(CAD and scene scripts)
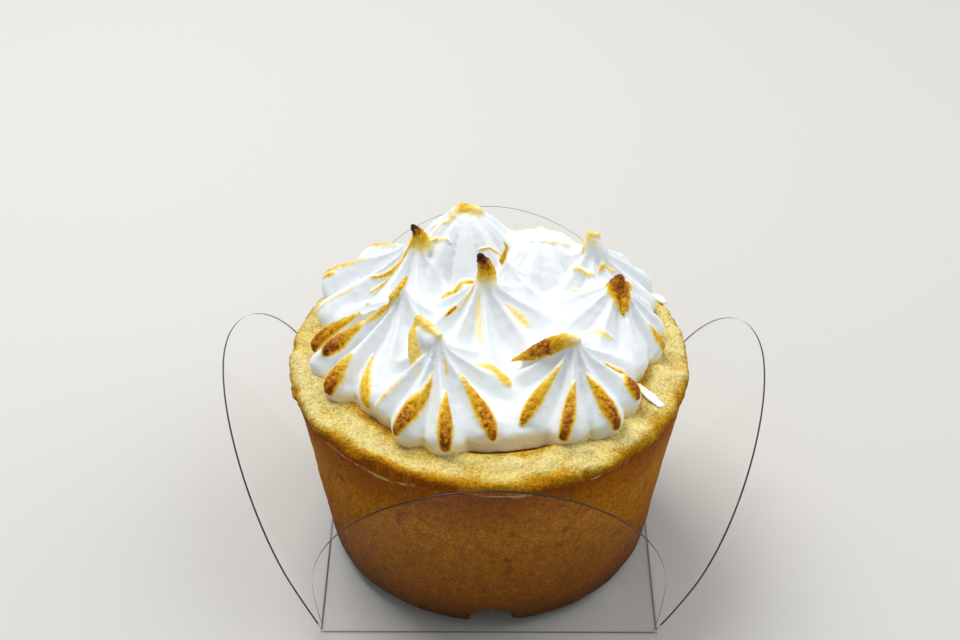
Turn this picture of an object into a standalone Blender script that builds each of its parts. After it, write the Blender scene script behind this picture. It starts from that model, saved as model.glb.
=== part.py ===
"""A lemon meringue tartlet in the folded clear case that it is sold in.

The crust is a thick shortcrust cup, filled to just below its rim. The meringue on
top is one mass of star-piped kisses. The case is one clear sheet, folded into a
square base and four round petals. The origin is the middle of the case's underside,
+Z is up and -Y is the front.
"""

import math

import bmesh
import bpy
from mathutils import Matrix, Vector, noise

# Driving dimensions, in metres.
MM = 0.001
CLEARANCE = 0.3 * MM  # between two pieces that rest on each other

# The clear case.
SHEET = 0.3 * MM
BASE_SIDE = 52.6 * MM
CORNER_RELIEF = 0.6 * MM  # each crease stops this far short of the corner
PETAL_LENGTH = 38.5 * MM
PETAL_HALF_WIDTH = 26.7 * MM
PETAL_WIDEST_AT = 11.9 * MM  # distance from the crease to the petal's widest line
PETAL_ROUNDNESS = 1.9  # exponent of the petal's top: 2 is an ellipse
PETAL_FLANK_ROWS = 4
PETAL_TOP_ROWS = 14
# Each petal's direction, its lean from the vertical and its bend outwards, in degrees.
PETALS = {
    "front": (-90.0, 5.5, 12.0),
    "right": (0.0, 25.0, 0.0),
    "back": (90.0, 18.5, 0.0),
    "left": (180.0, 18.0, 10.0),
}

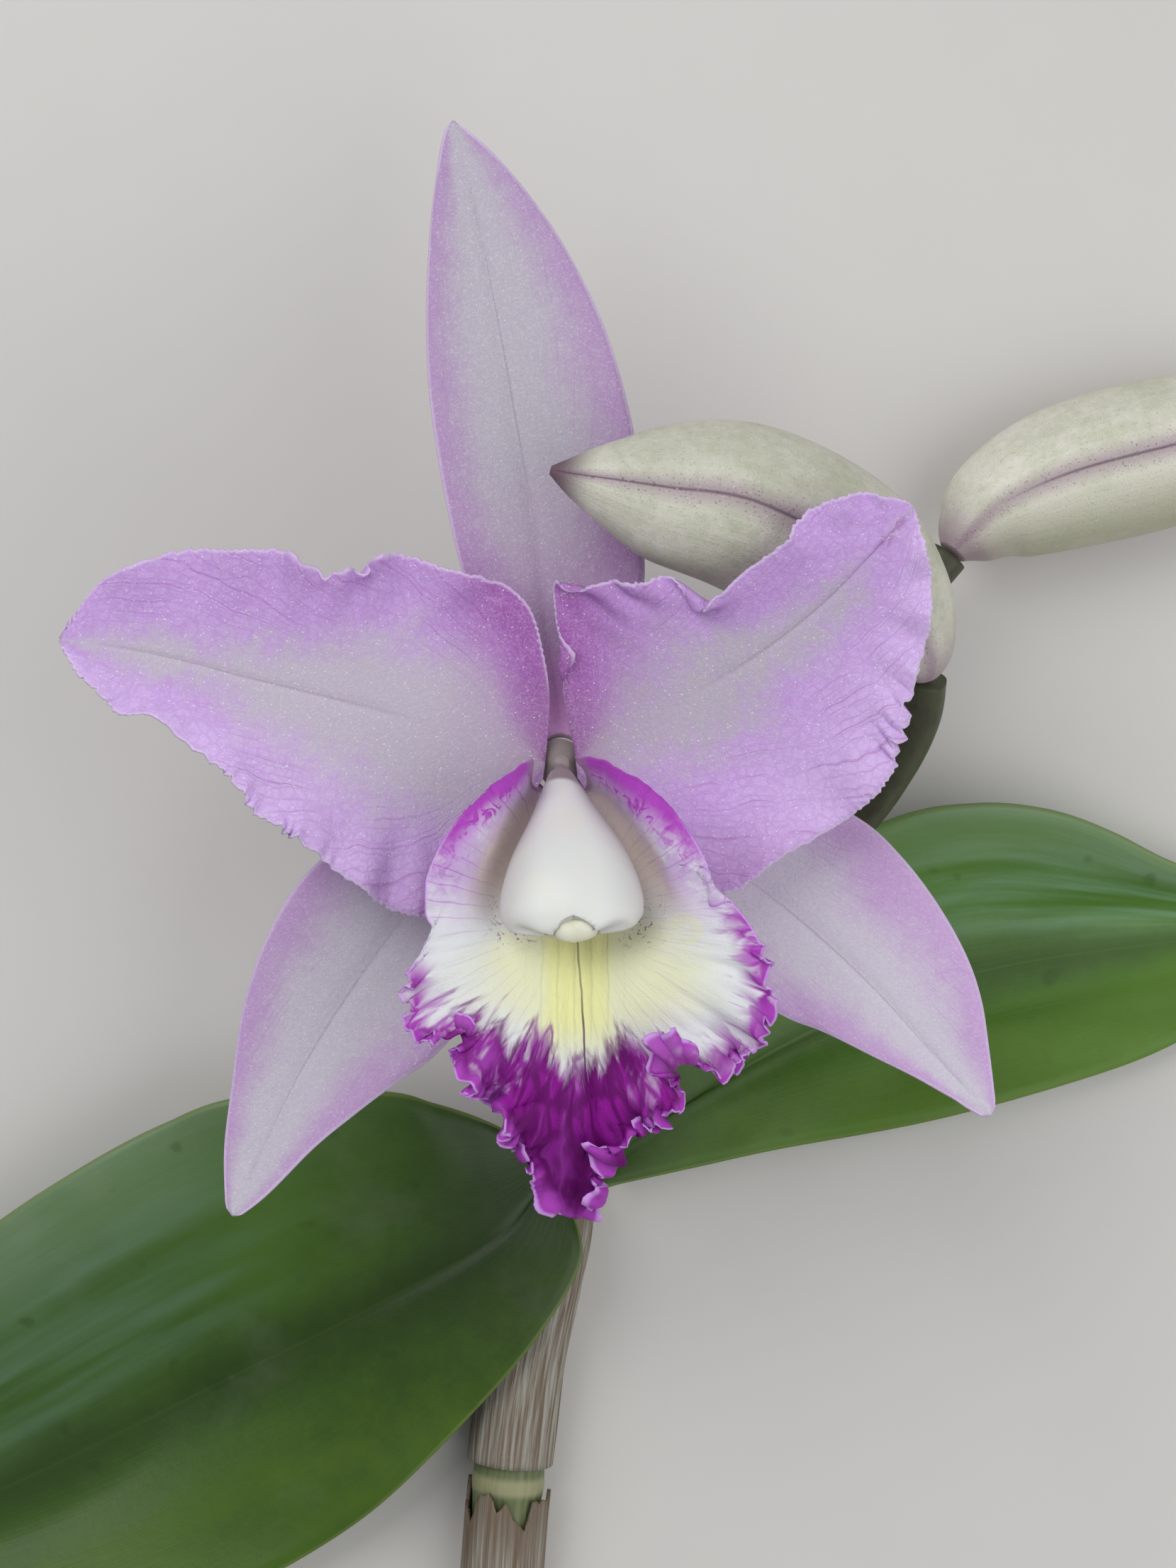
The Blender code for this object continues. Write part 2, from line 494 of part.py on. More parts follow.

What to do>
Write the whole listing out again. Keep every line exactly as it is.

Finished answer>
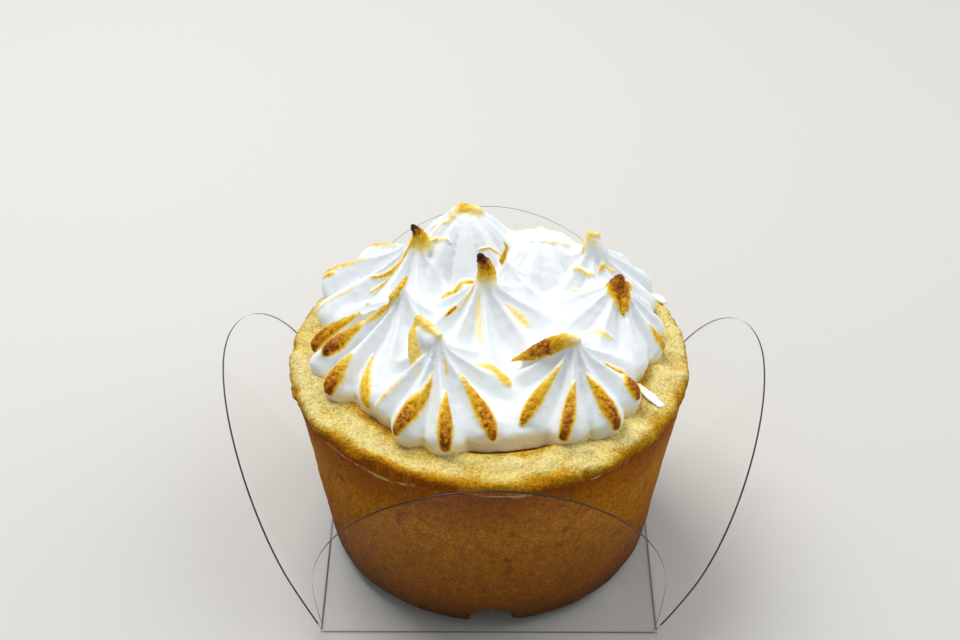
Turn this picture of an object into a standalone Blender script that builds each of its parts. After it, write the Blender scene script behind this picture. It starts from that model, saved as model.glb.
=== part.py ===
"""A lemon meringue tartlet in the folded clear case that it is sold in.

The crust is a thick shortcrust cup, filled to just below its rim. The meringue on
top is one mass of star-piped kisses. The case is one clear sheet, folded into a
square base and four round petals. The origin is the middle of the case's underside,
+Z is up and -Y is the front.
"""

import math

import bmesh
import bpy
from mathutils import Matrix, Vector, noise

# Driving dimensions, in metres.
MM = 0.001
CLEARANCE = 0.3 * MM  # between two pieces that rest on each other

# The clear case.
SHEET = 0.3 * MM
BASE_SIDE = 52.6 * MM
CORNER_RELIEF = 0.6 * MM  # each crease stops this far short of the corner
PETAL_LENGTH = 38.5 * MM
PETAL_HALF_WIDTH = 26.7 * MM
PETAL_WIDEST_AT = 11.9 * MM  # distance from the crease to the petal's widest line
PETAL_ROUNDNESS = 1.9  # exponent of the petal's top: 2 is an ellipse
PETAL_FLANK_ROWS = 4
PETAL_TOP_ROWS = 14
# Each petal's direction, its lean from the vertical and its bend outwards, in degrees.
PETALS = {
    "front": (-90.0, 5.5, 12.0),
    "right": (0.0, 25.0, 0.0),
    "back": (90.0, 18.5, 0.0),
    "left": (180.0, 18.0, 10.0),
}

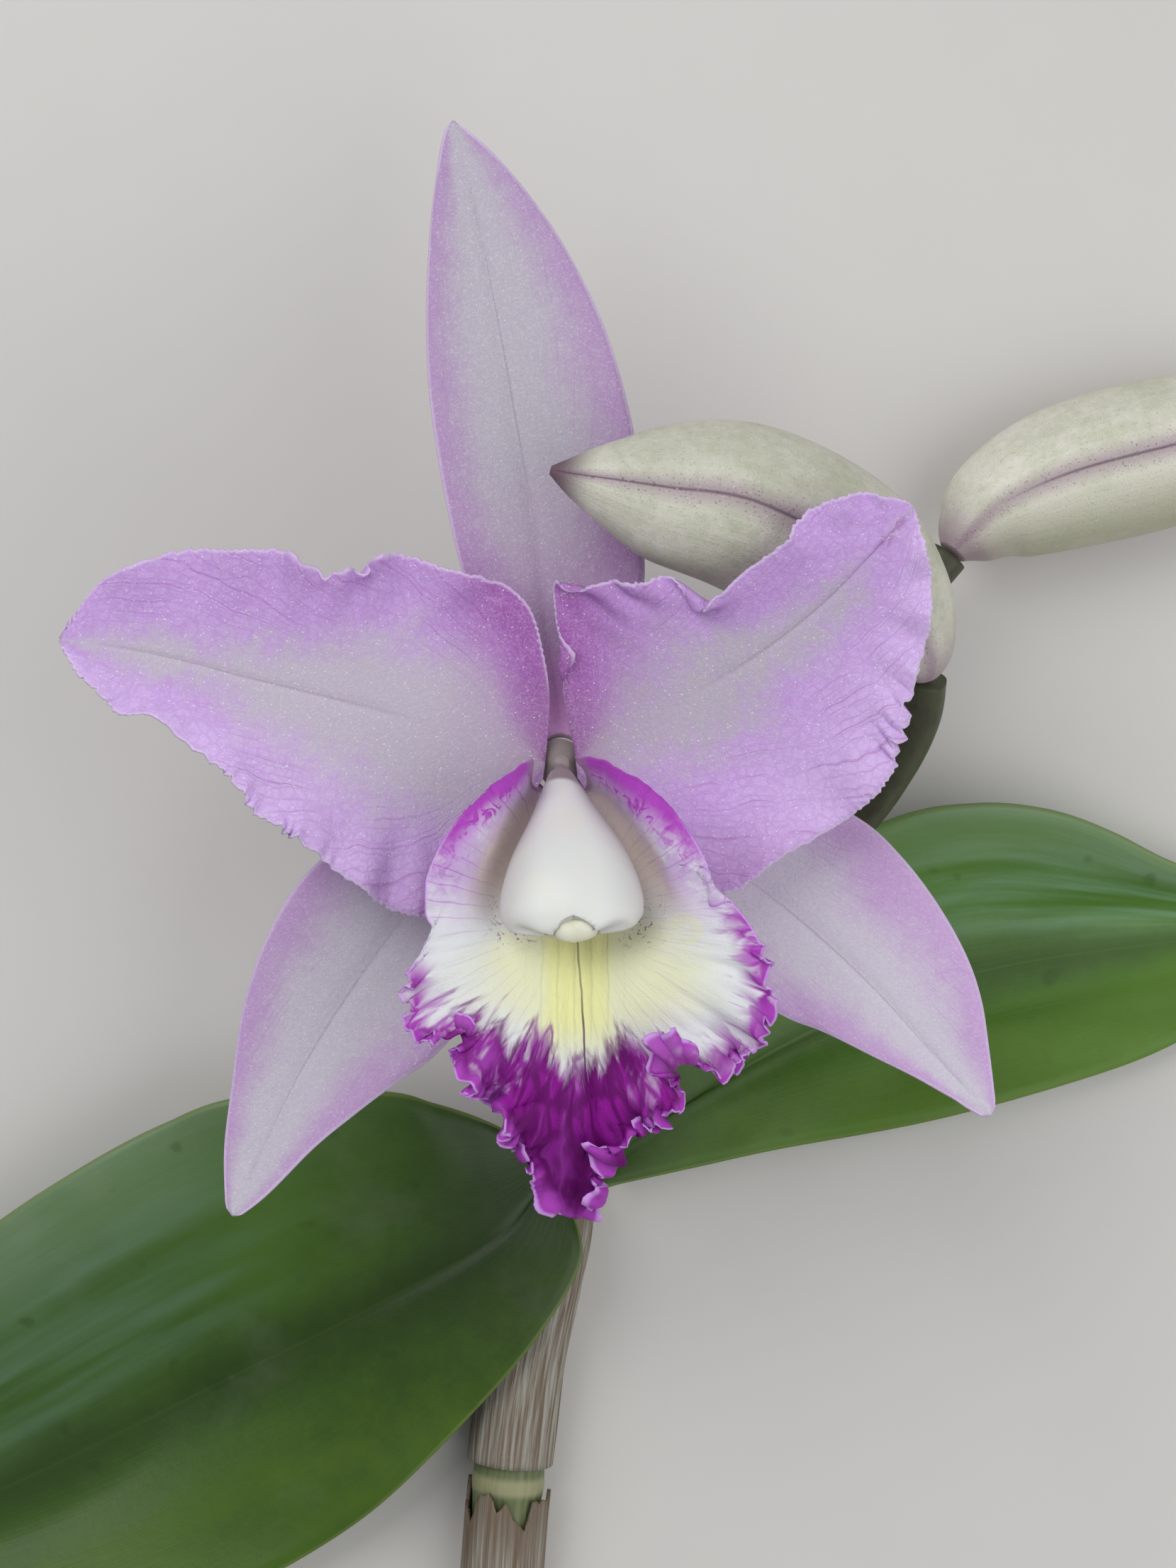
The Blender code for this object continues. Write part 2, from line 494 of part.py on. More parts follow.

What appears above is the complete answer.